Question

At what point  on the following curve, is the tangent parallel to x-axis y = \[e^{1 - x^2}\] on [−1, 1] ?

Answer 1

\[f\left( x \right) = e^{1 - x^2}\]

Since \[f\left( x \right)\] is an exponential function, which is continuous and derivable on its domain,\[f\left( x \right)\] is continuous on \[\left[ - 1, 1 \right]\] and differentiable on \[\left( - 1, 1 \right)\].

Also, 

\[f\left( 1 \right) = f\left( - 1 \right) = 1\]
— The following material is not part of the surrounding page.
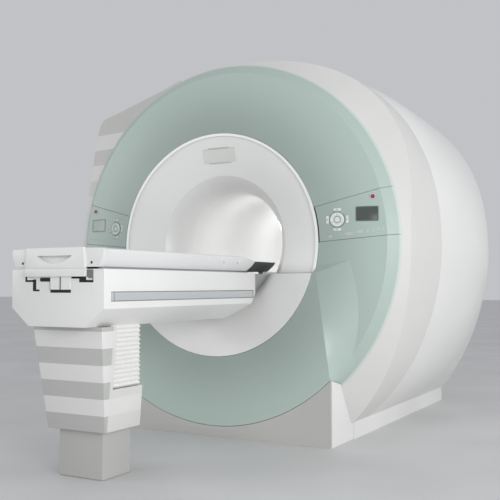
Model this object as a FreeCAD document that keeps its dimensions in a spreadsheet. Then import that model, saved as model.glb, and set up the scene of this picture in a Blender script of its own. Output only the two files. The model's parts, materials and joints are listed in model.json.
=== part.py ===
import FreeCAD, Part
import Sketcher
import math
import os

# A whole-body scanner: a ring magnet in moulded covers, and a patient table on a pedestal.
# Millimetres, +Z up. The origin is on the floor under the magnet's centre.
# +Y runs along the bore, from the table's end of the room to the rear. +X is the right-hand side.

os.makedirs("parts", exist_ok=True)
doc = FreeCAD.newDocument("scanner")
V = FreeCAD.Vector

# ---------------------------------------------------------------- driving dimensions
SIZES = [
    # magnet and bore
    ("bore_height", 1018), ("bore_radius", 300), ("tube_wall", 8), ("front_plane", -943),
    ("rear_plane", 971), ("cryostat_radius", 890), ("cryostat_bore", 450), ("cryostat_half", 640),
    ("gradient_wall", 92), ("gradient_half", 600), ("coil_half", 500), ("layer_gap", 0.3),
    ("foot_width", 240), ("foot_depth", 300), ("foot_spread", 470), ("foot_inset", 380),
    ("floor_plate", 12), ("turret_radius", 70), ("turret_height", 150), ("turret_place", 200),
    # ring cover, apron and funnel
    ("funnel_radius", 600), ("lower_funnel_radius", 596), ("ring_radius", 996),
    ("shoulder_radius", 940), ("shoulder_depth", 62), ("ring_depth", 112), ("cover_wall", 14),
    ("cover_gap", 2), ("apron_proud", 27), ("apron_radius", 960), ("crease_top", 597),
    ("crease_bottom", 671), ("apron_inset", 10), ("apron_spread", 22), ("split_drop", 157),
    ("flare_depth", 260), ("flare_lip", 380), ("lip_depth", 70), ("flare_wall", 8),
    ("dish_depth", 150), ("trim_width", 14), ("trim_proud", 5), ("window_width", 200),
    ("window_height", 74), ("window_rise", 486), ("window_sink", 2),
    # control panels
    ("panel_low_in", -6), ("panel_low_out", 31), ("panel_high_in", 172), ("panel_high_out", 284),
    ("panel_inner", 560), ("panel_x", 790), ("panel_rise", 115), ("panel_sink", 36),
    ("screen_width", 106), ("screen_height", 66), ("screen_u", 53), ("screen_v", 20),
    ("screen_depth", 4), ("screen_proud", 1), ("dial_u", -97), ("dial_v", -6),
    ("dial_radius", 36), ("dial_hub", 19), ("dial_depth", 10), ("dial_proud", 5),
    ("centre_radius", 14), ("key_reach", 50), ("key_length", 42), ("key_width", 15),
    ("key_depth", 17), ("key_proud", 4), ("key_gap", 0.4), ("stop_u", 82), ("stop_v", 105),
    ("stop_radius", 10), ("stop_proud", 7),
    # collar, barrel and base
    ("collar_half", 1036), ("collar_rise", 1012), ("collar_step", 170), ("facet_reach", 1007),
    ("flank_reach", 1027), ("rake_reach", 400), ("seam_depth", 480), ("seam_half", 1090),
    ("seam_rise", 1064), ("waist_depth", 800), ("waist_half", 1152), ("waist_rise", 1080),
    ("belly_depth", 1140), ("belly_half", 1168), ("belly_rise", 1102), ("hip_depth", 1500),
    ("hip_half", 1108), ("hip_rise", 1058), ("tail_depth", 1830), ("tail_half", 1028),
    ("tail_rise", 1022), ("rear_half", 1000), ("rear_rise", 953), ("shell_wall", 14),
    ("plinth_height", 88), ("plinth_half", 683), ("plinth_wall", 20), ("base_half", 675),
    ("base_depth", 266), ("base_wall", 14), ("cheek_drop", 690), ("frame_thick", 30),
    ("frame_front", 380), ("frame_rear", 1480),
    # table
    ("table_half", 243), ("table_start", -2178), ("table_end", -950), ("table_top", 864),
    ("table_belt", 707), ("table_bottom", 632), ("table_bottom_half", 150), ("table_wall", 8),
    ("table_round", 210), ("deck_thick", 14), ("rail_half", 190), ("rail_width", 26),
    ("slide_gap", 0.3), ("bridge_top", 861), ("accent_low", 738), ("accent_high", 772),
    ("accent_proud", 4), ("accent_start", -2120), ("accent_end", -985), ("cap_length", 14),
    ("pulley_radius", 30), ("pulley_width", 30), ("belt_thick", 4), ("pulley_height", 800),
    ("pulley_front", -2080), ("pulley_rear", -1060), ("bracket_half", 22),
    ("bracket_thick", 14), ("bracket_gap", 8), ("motor_radius", 45), ("motor_length", 150),
    ("dock_half", 110), ("dock_height", 60),
    # sliding tabletop
    ("top_low", 872), ("top_high", 946), ("top_floor", 910), ("top_waist", 900),
    ("top_lip", 16), ("top_taper", 24), ("dish_radius", 1400), ("top_end", -1000),
    ("nose_lean", 60), ("nose_length", 236), ("nose_high", 924), ("nose_slope", 110),
    ("end_slab", 24), ("end_plate", 14), ("plate_half", 157), ("plate_top_half", 150),
    ("lip_low", 834), ("plate_low", 866), ("plate_high", 950), ("grip_half", 93),
    ("grip_top", 918),
    ("grip_radius", 151), ("grip_depth", 22), ("pin_place", 182), ("pin_height", 889),
    ("pin_size", 8), ("socket_start", 562), ("socket_width", 56), ("socket_length", 122),
    ("socket_pitch", 128),
    ("socket_height", 26),
    # pedestal
    ("ped_front_top", -2116), ("ped_front_low", -2053), ("ped_back", -1818), ("ped_half_top", 184),
    ("ped_half_low", 152), ("ped_low", 200), ("ped_wall", 8), ("bellows_low", 374),
    ("bellows_half", 150), ("bellows_count", 14), ("bellows_wall", 8), ("pleat_depth", 9),
    ("corner_strip", 34), ("column_half", 60), ("column_depth", 90), ("column_wall", 12),
    ("column_split", 60), ("stand_half", 118), ("stand_thick", 16), ("stand_inset", 30),
]
sheet = doc.addObject("Spreadsheet::Sheet", "Dims")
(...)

Thus, all the conditions of Rolle's theorem are satisfied.
Consequently, there exists at least one point c

\[\in \left( - 1, 1 \right)\] for which  \[f'\left( c \right) = 0\] .

But 

\[f'\left( c \right) = 0 \Rightarrow - 2c e^{1 - c^2} = 0 \Rightarrow c = 0 \left( \because e^{1 - c^2} \neq 0 \right)\]

\[\therefore f\left( c \right) = f\left( 0 \right) = e\] 

By the geometrical interpretation of Rolle's theorem, \[\left( 0, e \right)\] is the point on \[y = e^{1 - x^2}\]  where the tangent is parallel to the x-axis .